Answer
$\left\{\dfrac{2}{3}\right\}$
Work Step by Step
Squaring both sides, the given equation, $
2x=\sqrt{\dfrac{5x+2}{3}}
$, is equivalent to
\begin{align*}
(2x)^2&=\left(\sqrt{\dfrac{5x+2}{3}}\right)^2
\\\\
4x^2&=\dfrac{5x+2}{3}
.\end{align*}
In the form $ax^2+bx+c=0$, the equation above is equivalent to
\begin{align*}\require{cancel}
3\cdot4x^2&=\dfrac{5x+2}{\cancel3}\cdot\cancel3
\\\\
12x^2&=5x+2
\\
12x^2-5x-2&=0
.\end{align*}
Using factoring of trinomials, the equation above is equivalent to
\begin{align*}
(3x-2)(4x+1)&=0
.\end{align*}
Equating each factor to zero (Zero Product Property) and solving the variable, then
\begin{array}{l|r}
3x-2=0 & 4x+1=0
\\
3x=2 & 4x=-1
\\\\
x=\dfrac{2}{3} & x=-\dfrac{1}{4}
.\end{array}
Since both sides of the original equation were raised to the second power, then checking of solutions is a must.
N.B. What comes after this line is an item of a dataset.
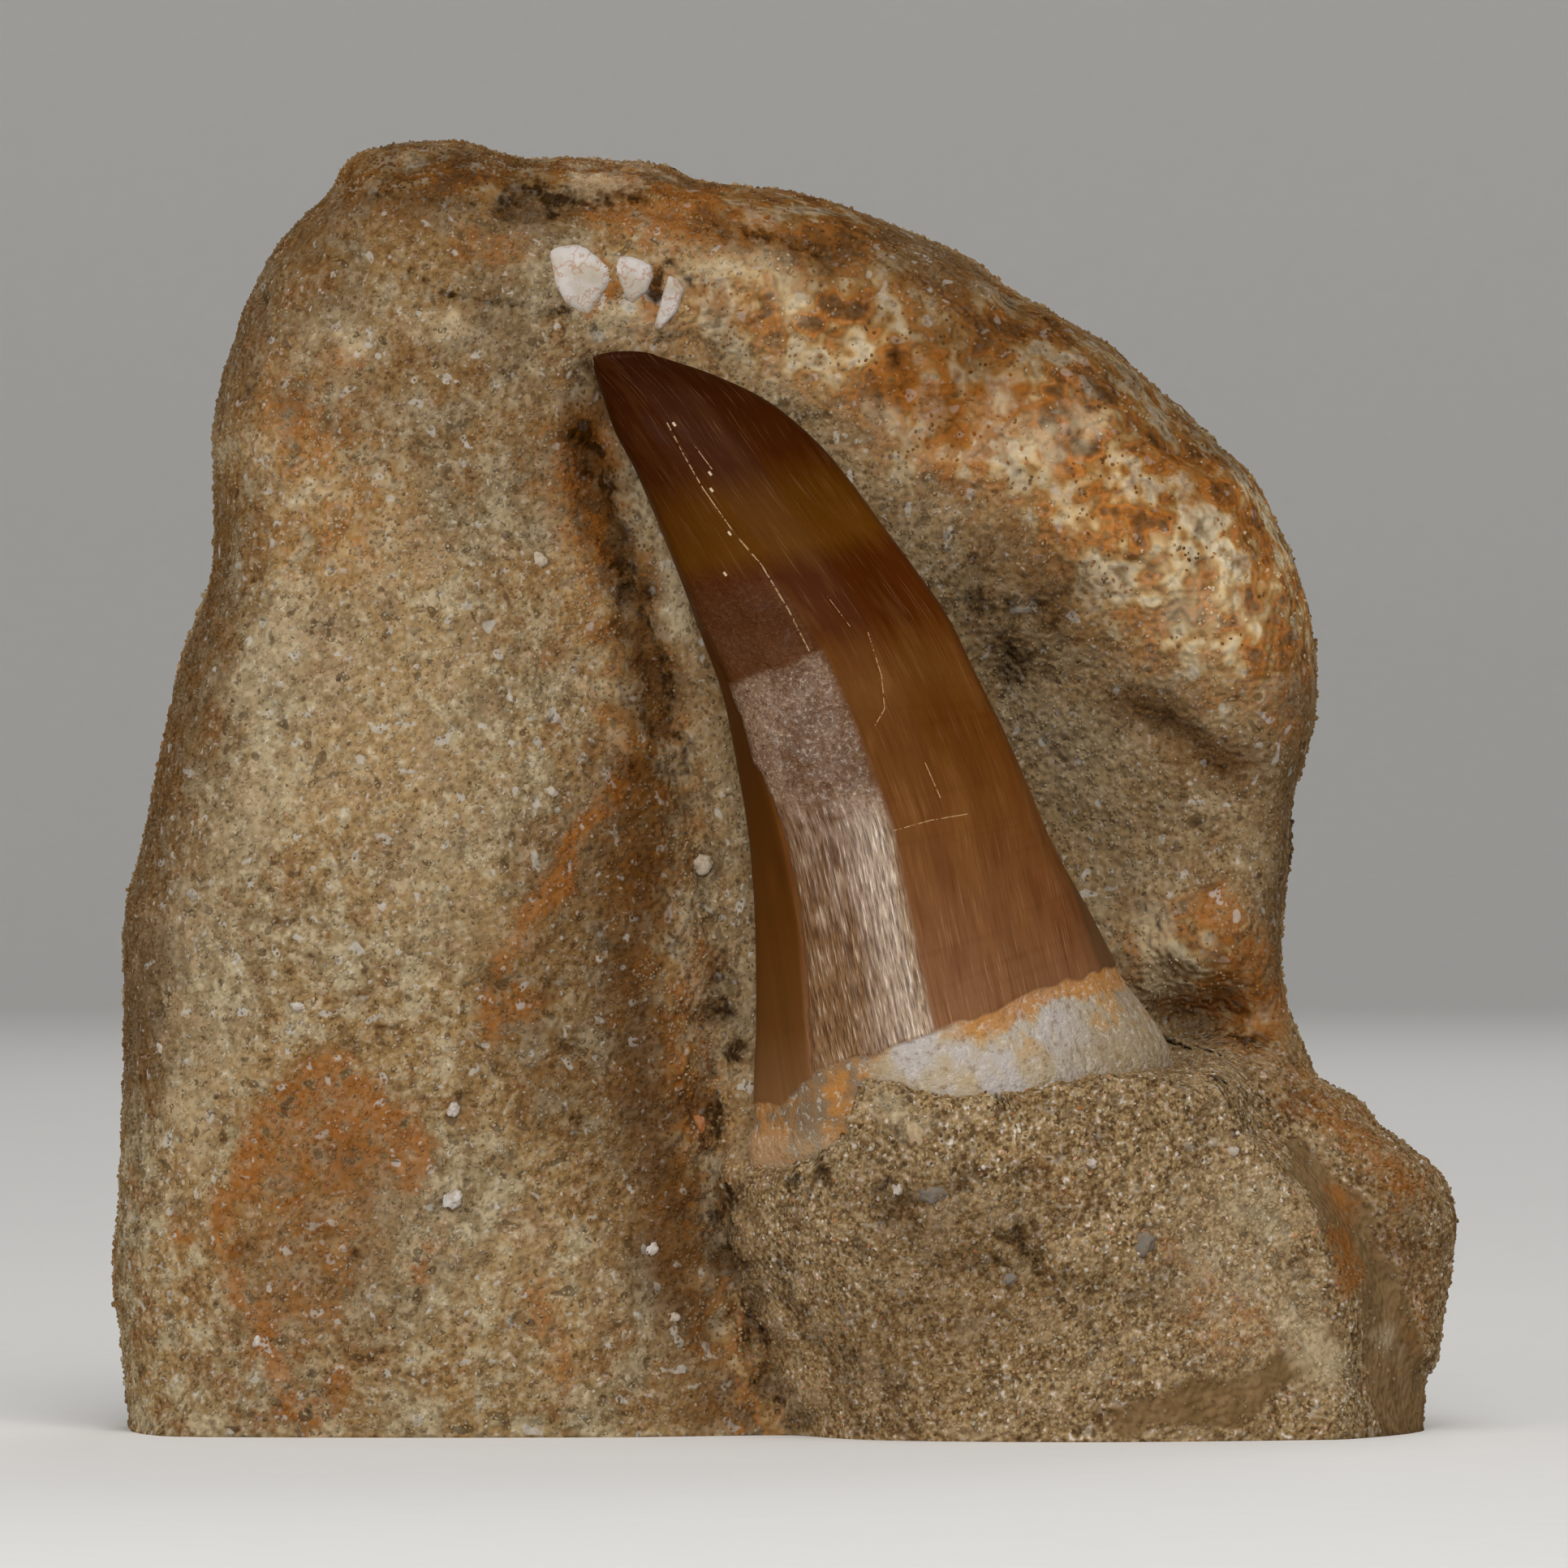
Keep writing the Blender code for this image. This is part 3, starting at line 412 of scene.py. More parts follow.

Substituting the values of $x$ above in the original equation results to
\begin{array}{l|r}
\text{If }x=\dfrac{2}{3}: & \text{If }x=-\dfrac{1}{4}:
\\\\
2\left(\dfrac{2}{3}\right)\overset{?}=\sqrt{\dfrac{5\left(\dfrac{2}{3}\right)+2}{3}} & 2\left(-\dfrac{1}{4}\right)\overset{?}=\sqrt{\dfrac{5\left(-\dfrac{1}{4}\right)+2}{3}}
\\\\
\dfrac{4}{3}\overset{?}=\sqrt{\dfrac{\dfrac{10}{3}+\dfrac{6}{3}}{3}} & -\dfrac{1}{2}\overset{?}=\sqrt{\dfrac{\dfrac{5}{4}+2}{3}}
\\\\
\dfrac{4}{3}\overset{?}=\sqrt{\dfrac{\dfrac{16}{3}}{3}} & -\dfrac{1}{2}\ne\text{some nonnegative number.}
\\\\
\dfrac{4}{3}\overset{?}=\sqrt{\dfrac{16}{9}} &
\\\\
\dfrac{4}{3}\overset{\checkmark}=\dfrac{4}{3} &
.\end{array}
Since $x=-\dfrac{1}{4}$ DOES NOT satisfy the original equation then the only solultion is $x=\dfrac{2}{3}$. Hence, the solution set of the equation $
2x=\sqrt{\dfrac{5x+2}{3}}
$ is $\left\{\dfrac{2}{3}\right\}$.